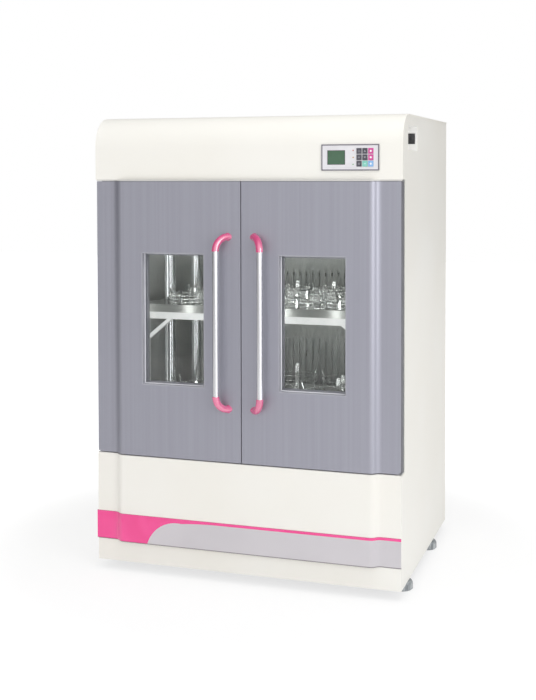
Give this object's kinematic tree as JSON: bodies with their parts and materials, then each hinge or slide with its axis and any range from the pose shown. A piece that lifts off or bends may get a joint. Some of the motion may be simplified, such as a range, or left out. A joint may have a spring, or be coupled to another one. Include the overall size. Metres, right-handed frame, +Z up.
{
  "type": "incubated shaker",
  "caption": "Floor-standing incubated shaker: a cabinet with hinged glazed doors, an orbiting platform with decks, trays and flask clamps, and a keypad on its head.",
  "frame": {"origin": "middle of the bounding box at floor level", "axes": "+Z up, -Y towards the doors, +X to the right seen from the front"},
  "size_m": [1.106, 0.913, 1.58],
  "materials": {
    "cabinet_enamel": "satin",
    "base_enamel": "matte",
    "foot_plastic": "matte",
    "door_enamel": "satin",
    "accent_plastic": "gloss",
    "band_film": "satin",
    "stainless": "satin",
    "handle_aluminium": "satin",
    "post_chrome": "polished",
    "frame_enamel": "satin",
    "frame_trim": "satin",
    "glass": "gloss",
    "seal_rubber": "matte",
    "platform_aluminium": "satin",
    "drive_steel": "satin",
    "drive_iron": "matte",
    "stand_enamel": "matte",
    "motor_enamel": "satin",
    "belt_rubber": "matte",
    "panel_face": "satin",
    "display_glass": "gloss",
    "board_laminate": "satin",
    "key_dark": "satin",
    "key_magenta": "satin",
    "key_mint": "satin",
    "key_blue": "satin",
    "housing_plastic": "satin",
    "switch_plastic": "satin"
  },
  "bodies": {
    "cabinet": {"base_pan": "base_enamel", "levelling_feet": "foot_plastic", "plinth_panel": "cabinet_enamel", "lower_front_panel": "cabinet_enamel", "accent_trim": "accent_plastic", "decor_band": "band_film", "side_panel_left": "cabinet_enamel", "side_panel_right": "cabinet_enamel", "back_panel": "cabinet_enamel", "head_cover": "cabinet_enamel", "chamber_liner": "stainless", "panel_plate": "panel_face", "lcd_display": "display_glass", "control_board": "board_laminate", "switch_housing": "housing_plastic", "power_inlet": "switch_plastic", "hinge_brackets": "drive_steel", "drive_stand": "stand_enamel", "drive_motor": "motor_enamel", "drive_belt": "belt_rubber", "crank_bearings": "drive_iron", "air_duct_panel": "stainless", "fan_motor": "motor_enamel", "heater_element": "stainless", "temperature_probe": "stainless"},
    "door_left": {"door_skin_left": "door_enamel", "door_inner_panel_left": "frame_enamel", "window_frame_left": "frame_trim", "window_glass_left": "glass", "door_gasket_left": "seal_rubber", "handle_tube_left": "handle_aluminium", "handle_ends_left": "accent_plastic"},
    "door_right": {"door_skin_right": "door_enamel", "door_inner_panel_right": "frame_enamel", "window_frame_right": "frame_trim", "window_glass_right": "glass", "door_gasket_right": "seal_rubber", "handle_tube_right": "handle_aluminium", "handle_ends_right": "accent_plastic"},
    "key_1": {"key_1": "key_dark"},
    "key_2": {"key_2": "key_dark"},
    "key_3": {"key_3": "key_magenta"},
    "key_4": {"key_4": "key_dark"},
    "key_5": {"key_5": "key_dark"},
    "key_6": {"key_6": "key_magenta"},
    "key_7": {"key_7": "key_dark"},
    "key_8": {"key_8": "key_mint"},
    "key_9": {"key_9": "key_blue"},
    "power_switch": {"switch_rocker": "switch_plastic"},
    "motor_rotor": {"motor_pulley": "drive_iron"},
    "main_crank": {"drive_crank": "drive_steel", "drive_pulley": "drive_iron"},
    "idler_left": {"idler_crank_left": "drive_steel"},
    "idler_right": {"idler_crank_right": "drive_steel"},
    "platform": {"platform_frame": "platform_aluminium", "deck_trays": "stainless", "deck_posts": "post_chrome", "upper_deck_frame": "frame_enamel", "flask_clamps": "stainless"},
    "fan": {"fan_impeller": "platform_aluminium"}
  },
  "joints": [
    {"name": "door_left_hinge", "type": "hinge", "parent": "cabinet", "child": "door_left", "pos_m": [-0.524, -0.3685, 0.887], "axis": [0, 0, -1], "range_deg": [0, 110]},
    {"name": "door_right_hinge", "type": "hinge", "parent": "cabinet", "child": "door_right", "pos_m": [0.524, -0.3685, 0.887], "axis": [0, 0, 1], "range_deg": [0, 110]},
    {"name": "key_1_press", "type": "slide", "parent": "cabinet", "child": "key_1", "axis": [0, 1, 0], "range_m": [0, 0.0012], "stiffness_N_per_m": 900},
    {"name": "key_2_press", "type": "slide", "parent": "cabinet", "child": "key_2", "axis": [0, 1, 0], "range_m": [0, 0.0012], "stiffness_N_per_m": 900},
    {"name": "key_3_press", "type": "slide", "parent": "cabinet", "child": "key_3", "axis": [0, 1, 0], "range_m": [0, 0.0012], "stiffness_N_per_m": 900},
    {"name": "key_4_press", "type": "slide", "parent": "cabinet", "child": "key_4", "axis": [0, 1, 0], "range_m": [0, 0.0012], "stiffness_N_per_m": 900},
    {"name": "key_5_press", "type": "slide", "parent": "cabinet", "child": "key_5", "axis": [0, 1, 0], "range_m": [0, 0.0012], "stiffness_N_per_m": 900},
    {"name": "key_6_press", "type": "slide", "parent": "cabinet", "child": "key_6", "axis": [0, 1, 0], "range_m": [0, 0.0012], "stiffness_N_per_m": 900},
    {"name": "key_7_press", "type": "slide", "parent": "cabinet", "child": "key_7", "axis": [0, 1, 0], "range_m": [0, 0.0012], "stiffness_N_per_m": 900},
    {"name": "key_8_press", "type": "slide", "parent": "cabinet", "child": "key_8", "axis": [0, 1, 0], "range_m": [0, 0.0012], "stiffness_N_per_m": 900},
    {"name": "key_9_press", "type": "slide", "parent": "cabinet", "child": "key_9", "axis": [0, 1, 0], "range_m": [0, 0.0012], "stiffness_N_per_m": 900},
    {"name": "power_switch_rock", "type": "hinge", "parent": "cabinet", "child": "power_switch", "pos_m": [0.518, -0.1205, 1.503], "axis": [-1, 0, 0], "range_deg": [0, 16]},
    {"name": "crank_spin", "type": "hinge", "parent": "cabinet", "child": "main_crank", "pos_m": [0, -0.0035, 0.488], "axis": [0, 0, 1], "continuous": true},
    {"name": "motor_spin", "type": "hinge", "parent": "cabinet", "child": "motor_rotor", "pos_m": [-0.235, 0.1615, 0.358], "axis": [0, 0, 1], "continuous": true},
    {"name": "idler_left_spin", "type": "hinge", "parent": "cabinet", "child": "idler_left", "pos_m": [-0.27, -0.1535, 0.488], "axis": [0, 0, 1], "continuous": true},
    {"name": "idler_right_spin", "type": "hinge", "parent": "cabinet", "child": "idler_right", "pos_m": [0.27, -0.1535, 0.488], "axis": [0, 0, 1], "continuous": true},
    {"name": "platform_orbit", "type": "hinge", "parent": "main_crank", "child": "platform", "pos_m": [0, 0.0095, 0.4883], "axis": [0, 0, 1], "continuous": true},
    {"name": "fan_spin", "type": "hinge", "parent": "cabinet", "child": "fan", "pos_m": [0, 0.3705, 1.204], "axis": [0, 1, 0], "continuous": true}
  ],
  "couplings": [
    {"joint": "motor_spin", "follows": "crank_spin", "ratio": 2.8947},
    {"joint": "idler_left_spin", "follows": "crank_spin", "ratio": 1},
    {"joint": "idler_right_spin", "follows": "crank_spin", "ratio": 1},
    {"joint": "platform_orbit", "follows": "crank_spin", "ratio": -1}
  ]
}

___

What you are asked to do: Copy out every line in the listing where the word "materials" appears.

Task result:
Give this object's kinematic tree as JSON: bodies with their parts and materials, then each hinge or slide with its axis and any range from the pose shown. A piece that lifts off or bends may get a joint. Some of the motion may be simplified, such as a range, or left out. A joint may have a spring, or be coupled to another one. Include the overall size. Metres, right-handed frame, +Z up.
  "materials": {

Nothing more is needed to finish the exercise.